Network
DICOM Protocol
DICOM is a layered network protocol. Physical/TCP is at the bottom, DUL (DICOM Upper Layer) framing sits above it, DIMSE (DICOM Message Service Element) primitives ride on DUL, and everything gets negotiated up-front by A-ASSOCIATE. Understanding the layers makes tcpdump output readable and turns most "it won't connect" tickets into five-minute fixes.
The stack
| Layer | Role | Defined in |
|---|---|---|
| TCP/IP | Transport; default port is 104 (IANA-registered) but 11112 is far more common in practice | PS3.8 |
| DICOM Upper Layer (DUL) | Frames byte streams into PDUs — A-ASSOCIATE-RQ, P-DATA-TF, A-RELEASE-RQ, A-ABORT | PS3.8 |
| DIMSE-C / DIMSE-N | Service primitives — C-STORE, C-FIND, C-MOVE, N-CREATE, N-SET, N-EVENT-REPORT | PS3.7 |
| Service Classes | Contracts that group primitives — Storage SCU/SCP, Q/R SCU/SCP, Modality Worklist, MPPS | PS3.4 |
Port 104 vs 11112: 104 is privileged (< 1024) so every vendor defaults to 11112 or 4242 or a vendor-specific port to avoid running as root. Always check the destination AE's configured port — assuming 104 is a 10-minute debugging detour.

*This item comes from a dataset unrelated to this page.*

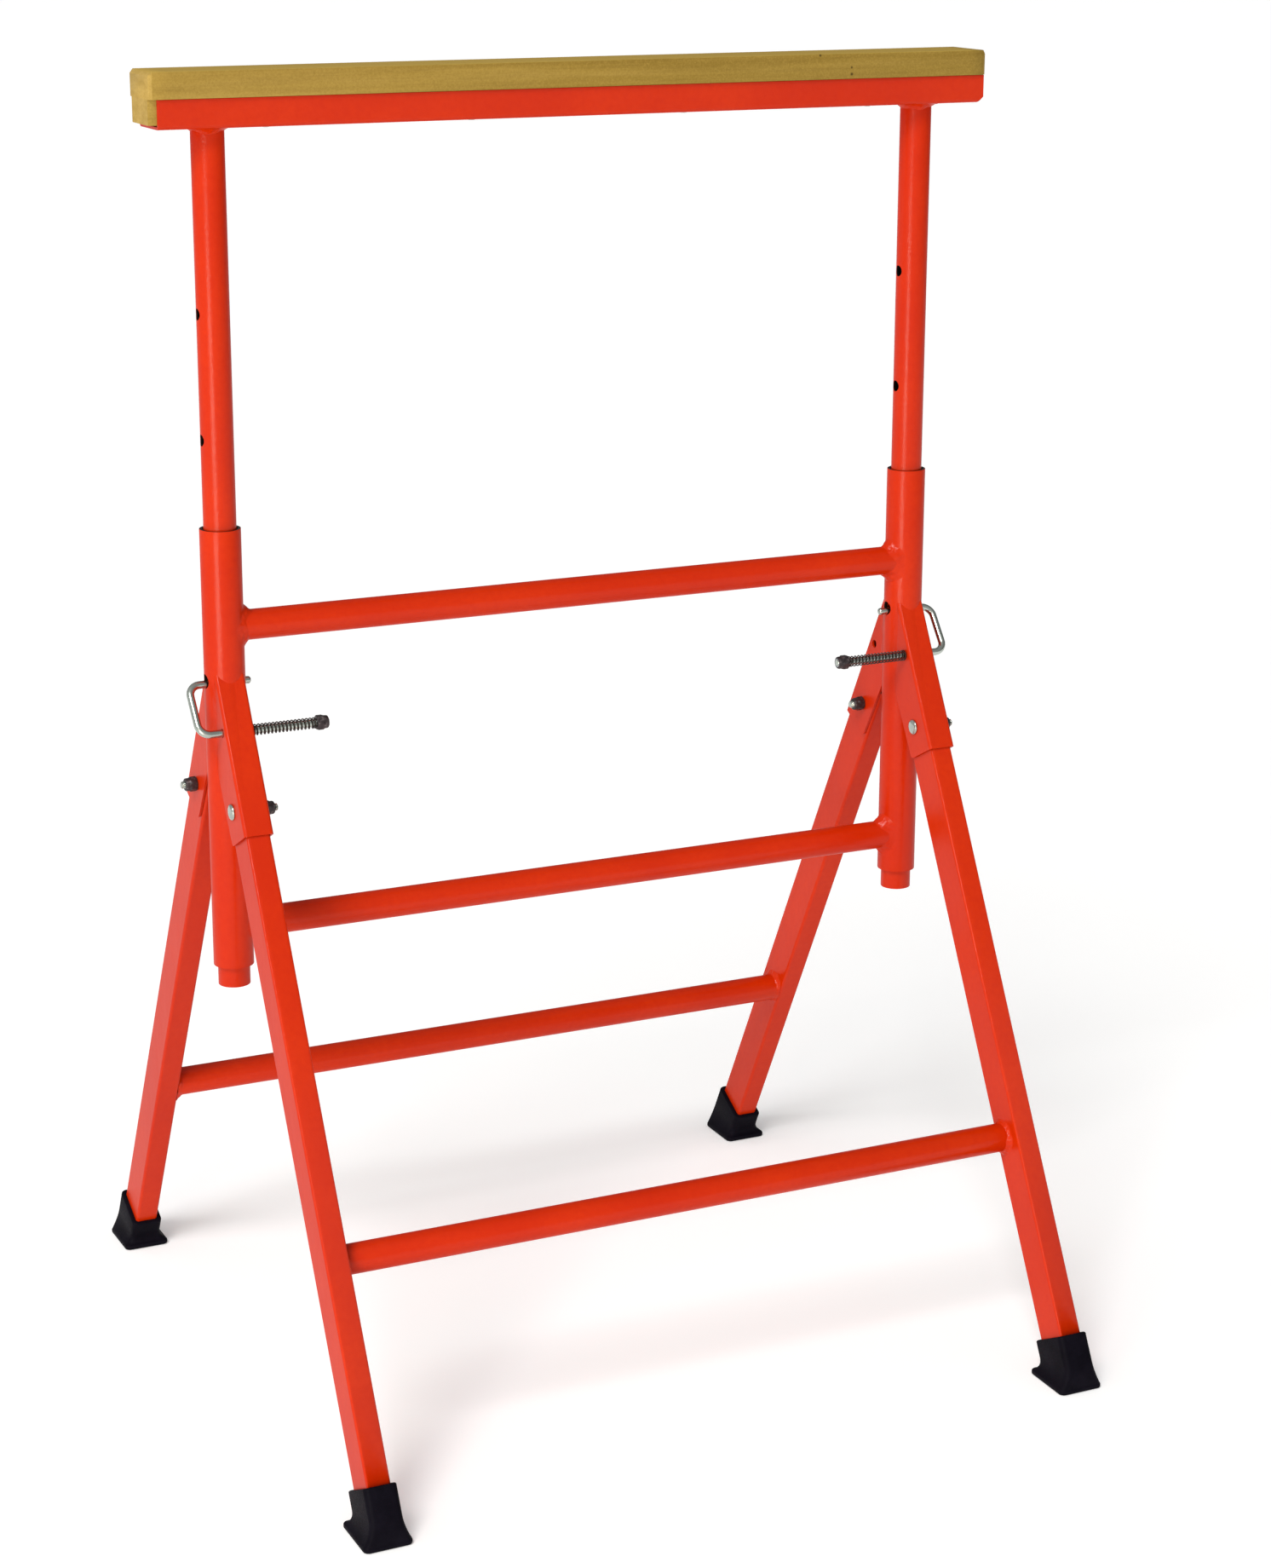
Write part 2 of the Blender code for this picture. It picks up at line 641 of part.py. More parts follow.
def timber_bar(slide):
    """A rebated hardwood bar: its tongue fills the channel, its top overhangs the flanges."""
    ledge = CHANNEL_HEIGHT + GAP
    floor = CHANNEL_SHEET + GAP
    top = BEAM_TOP - BEAM_BOTTOM
    half = CHANNEL_WIDTH / 2 - CHANNEL_SHEET - GAP
    ease = CHANNEL_BEND - CHANNEL_SHEET             # clears the channel's inner bends
    inside = ledge + TIMBER_CHAMFER
    timber = block("timber", (TIMBER_LENGTH, TIMBER_WIDTH, top - ledge),
                   (0, 0, (top + ledge) / 2))
    worn = timber.data.attributes.new("bevel_weight_edge", "FLOAT", "EDGE")
    for edge in timber.data.edges:
        a, b = (timber.data.vertices[v].co for v in edge.vertices)
        worn.data[edge.index].value = 1.0 if max(a.z, b.z) > ledge + GAP else 0.0
    bevel = timber.modifiers.new("worn edges", "BEVEL")
    bevel.limit_method = "WEIGHT"
    bevel.width = TIMBER_CHAMFER
    bevel.segments = 2
    timber = as_mesh(timber)
    outline = [(-half, floor + ease), (-half + ease, floor), (half - ease, floor),
               (half, floor + ease), (half, inside), (-half, inside)]
    reach = TIMBER_LENGTH / 2 - GAP
    tongue = turn_mesh(prism("tongue", [outline], -reach, reach), STAND_ALONG_X)
    for obj in (timber, tongue):
        obj.location = (0, 0, BEAM_BOTTOM - PIN_Z)
    as_cutter(tongue, slide)
    boolean(timber, tongue, "UNION")
    for number, x in enumerate(SCREW_X, 1):
        drill = rod("pilot_%d" % number, SCREW_SHANK_R + GAP, -OVERRUN, SCREW_DEPTH + GAP)
        drill.location = (x, 0, BEAM_BOTTOM - PIN_Z)
        as_cutter(drill, slide)
        boolean(timber, drill)
    return finish(timber, "timber_bar", WOOD, slide)


def timber_screw(number, x, slide):
    """A pan-head wood screw driven up through the channel's web."""
    crown = -GAP - SCREW_HEAD_HEIGHT
    profile = [(0, SCREW_DEPTH), (SCREW_SHANK_R, SCREW_DEPTH - SCREW_POINT),
               (SCREW_SHANK_R, -GAP), (SCREW_HEAD_R, -GAP), (SCREW_HEAD_R, (crown - GAP) / 2),
               (SCREW_HEAD_R * SCREW_CROWN, crown), (0, crown)]
    screw = turned("screw", profile, SMALL_ROUND)
    screw.location = (x, 0, BEAM_BOTTOM - PIN_Z)
    smooth(screw)
    return finish(screw, "timber_screw_%d" % number, ZINC_PLATE, slide)


# ---- locking pins ------------------------------------------------------------------

def pin_path(side):
    """A pin's centre line, from its tip round the U to its threaded end.

    The origin is where the upper prong crosses the tube's centre.
    """
    drop = Vector((0, -PRONG_Y, PRONG_Z - PIN_Z))
    down = drop.normalized()
    out = Vector((side, 0, 0))
    end_x = SOCKET_WIDTH / 2 + SPRING_LENGTH + GAP + NUT_HEIGHT + NUT_COLLAR
    path = [-out * PIN_TIP]
    turns = [math.pi / 2 * i / ELBOW_STEPS for i in range(ELBOW_STEPS + 1)]
    for a in turns:
        path.append(out * (PIN_REACH - PIN_BEND + PIN_BEND * math.sin(a))
                    + down * PIN_BEND * (1 - math.cos(a)))
    for a in turns:
        path.append(out * (PIN_REACH - PIN_BEND + PIN_BEND * math.cos(a))
                    + drop + down * PIN_BEND * (math.sin(a) - 1))
    path.append(drop - out * (end_x + PIN_THREAD))
    return path


def locking_pin(side):
    label = SIDE_NAME[side]
    pull = empty(label + "_pin_pull", (side * (TUBE_X - PIN_INWARD[side]), 0, PIN_Z))
    pin = bent_rod("pin", pin_path(side), PIN_R, PIN_RESOLUTION)
    smooth(pin)
    finish(pin, "locking_pin_" + label, ZINC_PLATE, pull)
    prong = (-side * (SOCKET_WIDTH / 2 + SPRING_LENGTH + GAP), -PRONG_Y, PRONG_Z - PIN_Z)
    lock_nut("pin_nut_" + label, pull, prong, -side)


def pin_spring(side):
    """A compression spring on the lower prong, between the socket and the nut."""
    start = SOCKET_WIDTH / 2 + SPRING_WIRE_R + GAP
    travel = SPRING_LENGTH + PIN_INWARD[side] - 2 * (SPRING_WIRE_R + GAP)
    path = []
    for i in range(SPRING_TURNS * SPRING_ROUND + 1):
        turn = 2 * math.pi * i / SPRING_ROUND
        along = start + travel * i / (SPRING_TURNS * SPRING_ROUND)
        path.append((-side * along, SPRING_R * math.cos(turn), SPRING_R * math.sin(turn)))
    spring = bent_rod("spring", path, SPRING_WIRE_R, 0)
    spring.location = (side * TUBE_X, -PRONG_Y, PRONG_Z)
    smooth(spring, SPRING_SHARP_ANGLE)
    return finish(spring, "pin_spring_" + SIDE_NAME[side], ZINC_PLATE)


# ---- assembly ----------------------------------------------------------------------

for side in (LEFT, RIGHT):
    outer_tube(side)
frame_rail("frame_rail_upper", UPPER_RAIL_Z)
frame_rail("frame_rail_lower", LOWER_RAIL_Z)

for end in (FRONT, REAR):
    fixed = leg_axes(END_NAME[end] + "_socket_axes", end)
    hinge = leg_axes(END_NAME[end] + "_leg_fold", end)
    for side in (LEFT, RIGHT):
        leg_socket(side, end, fixed)
        pivot_bolt(side, end, fixed)
        leg(side, end, hinge)
        foot(side, end, hinge)
    leg_rail(end, hinge)

height = empty("height_slide", (0, 0, PIN_Z))
for side in (LEFT, RIGHT):
    inner_tube(side, height)
beam_channel(height)
timber_bar(height)
for number, x in enumerate(SCREW_X, 1):
    timber_screw(number, x, height)

for side in (LEFT, RIGHT):
    locking_pin(side)
    pin_spring(side)
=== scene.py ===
import json
import math

import bmesh
import bpy
from mathutils import Matrix, Vector, noise


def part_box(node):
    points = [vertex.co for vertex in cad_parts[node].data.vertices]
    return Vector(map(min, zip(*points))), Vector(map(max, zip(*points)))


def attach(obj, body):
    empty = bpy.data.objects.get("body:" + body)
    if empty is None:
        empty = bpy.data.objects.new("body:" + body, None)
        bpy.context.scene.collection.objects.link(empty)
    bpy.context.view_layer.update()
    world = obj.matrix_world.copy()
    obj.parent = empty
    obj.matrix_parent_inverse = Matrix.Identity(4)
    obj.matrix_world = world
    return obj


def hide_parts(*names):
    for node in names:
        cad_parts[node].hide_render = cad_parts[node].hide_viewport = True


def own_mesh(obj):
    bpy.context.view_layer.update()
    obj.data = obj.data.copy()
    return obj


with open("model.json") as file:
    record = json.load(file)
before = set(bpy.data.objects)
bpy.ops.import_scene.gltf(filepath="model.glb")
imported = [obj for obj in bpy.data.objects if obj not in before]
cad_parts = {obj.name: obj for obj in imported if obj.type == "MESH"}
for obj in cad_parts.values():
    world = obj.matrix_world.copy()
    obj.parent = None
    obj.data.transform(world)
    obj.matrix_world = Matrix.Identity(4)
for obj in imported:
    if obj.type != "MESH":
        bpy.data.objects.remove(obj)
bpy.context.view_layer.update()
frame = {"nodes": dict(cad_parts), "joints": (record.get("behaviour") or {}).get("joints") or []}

LEFT, RIGHT = -1, 1
FRONT, REAR = -1, 1
SIDE_NAME = {LEFT: "left", RIGHT: "right"}
END_NAME = {FRONT: "front", REAR: "rear"}


def label(side, end):
    """Which of the four legs, as the pieces' names say it."""
    return END_NAME[end] + "_" + SIDE_NAME[side]


# ---- places and sizes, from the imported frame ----

def middle(node):
    low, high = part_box(node)
    return (low + high) / 2


def half(node):
    low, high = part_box(node)
    return (high - low) / 2


PIN_R = 0.004

TUBE_X = middle("outer_tube_right").x
OUTER_R = half("outer_tube_right").x
OUTER_BOTTOM, OUTER_TOP = (corner.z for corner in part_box("outer_tube_right"))
INNER_R = half("inner_tube_right").x
INNER_BOTTOM, INNER_TOP = (corner.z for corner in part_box("inner_tube_right"))
RAIL_R = half("frame_rail_upper").z
CHANNEL_LOW, CHANNEL_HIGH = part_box("beam_channel")
TIMBER_LOW, TIMBER_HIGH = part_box("timber_bar")
PIN_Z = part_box("locking_pin_right")[1].z - PIN_R

JOINTS = {joint["name"]: joint for joint in frame["joints"]}
PIVOT_Y = JOINTS["rear_leg_fold"]["pos_m"][1]
PIVOT_Z = JOINTS["rear_leg_fold"]["pos_m"][2]
SPLAY = math.radians(JOINTS["rear_leg_fold"]["range_deg"][1])


# ---- sizes that the boxes don't show, in metres ----

OUTER_WALL = 0.0032
INNER_WALL = 0.0018
RAIL_WALL = 0.002
RAIL_SINK = 0.0002  # of its ends into the outer tubes, under the welds
HOLE_PITCH = 0.1265
HOLES_ABOVE = 3
HOLES_BELOW = 2
INNER_HOLE_R = 0.006
INNER_HOLE_RISE = {LEFT: -0.0009, RIGHT: 0.0015}  # above the upper prong's middle
OUTER_HOLE_R = 0.0075
OUTER_HOLE_RISE = 0.0032

# A leg frame's own axes start at its pivots: Z points up its legs, and -Y outward.
LEG_WIDTH = 0.0255
LEG_DEPTH = 0.046
LEG_WALL = 0.002
LEG_CORNER = 0.0034
LEG_LENGTH = PIVOT_Z / math.cos(SPLAY)  # from the pivot to the floor
LEG_END = 0.019  # from the floor to its lower end
LEG_TOP = 0.033
LEG_RAIL_DROP = 0.4665
LEG_RAIL_INSET = 0.007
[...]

A-ASSOCIATE — the handshake
Every DICOM session begins with an A-ASSOCIATE exchange. The SCU (Service Class User — the requester) sends an A-ASSOCIATE-RQ listing:
- Its AE Title (Application Entity Title — a 16-character identifier)
- The destination AE Title it wants to talk to
- A list of Presentation Contexts — each a (SOP Class UID, list of Transfer Syntax UIDs) tuple
- User Identity (optional — kerberos, JWT, basic)
- Maximum PDU length
The SCP (Service Class Provider) replies with A-ASSOCIATE-AC, either accepting or rejecting each Presentation Context. If even one presentation context is accepted, the association is up. If none are accepted, the SCP sends A-ASSOCIATE-RJ and the session dies.
Presentation Contexts — where interoperability lives and dies
A Presentation Context answers: "for SOP Class X, what transfer syntax can we use?" An SCP can accept only one transfer syntax per Presentation Context. If the SCU offers CT Image Storage with (Explicit VR Little Endian, JPEG 2000 Lossless) and the SCP accepts only Explicit VR LE, every future CT image on this association must be encoded that way. This is where "device A and device B both support DICOM but can't talk" comes from — their Presentation Context lists don't overlap.
See the full list: 320 SOP classes · 63 transfer syntaxes
P-DATA-TF — the actual message carrier
Once associated, both sides exchange P-DATA-TF PDUs. Each carries a Command Set (DIMSE command) and optionally a Data Set. The Command Set says "this is a C-STORE-RQ for SOP Instance UID X with Priority Medium"; the Data Set carries the actual DICOM object. Large objects get fragmented across multiple P-DATA-TF PDUs respecting the negotiated Maximum PDU length.
A-RELEASE and A-ABORT
Graceful termination uses A-RELEASE-RQ / A-RELEASE-RP. Both sides must agree. A-ABORT is unilateral — either side can yank the association with an A-ABORT PDU carrying a reason code. Common reasons: protocol error (0x01), unrecognized PDU (0x02), DIMSE failure (0x04). If you're debugging and seeing A-ABORT instead of A-RELEASE-RQ, your client is violating the protocol somewhere.
DICOMweb — DICOM over HTTP
For web-based access, DICOMweb (PS3.18) exposes three REST-style services:
- WADO-RS — retrieve studies, series, instances, frames over HTTP GET
- QIDO-RS — query for studies matching criteria over HTTP GET
- STOW-RS — store studies via HTTP POST (multipart/related)
DICOMweb doesn't replace DIMSE — most enterprise deployments run both. DIMSE for device-to-PACS bulk transfer; DICOMweb for browser viewers, FHIR servers, and cloud bridges.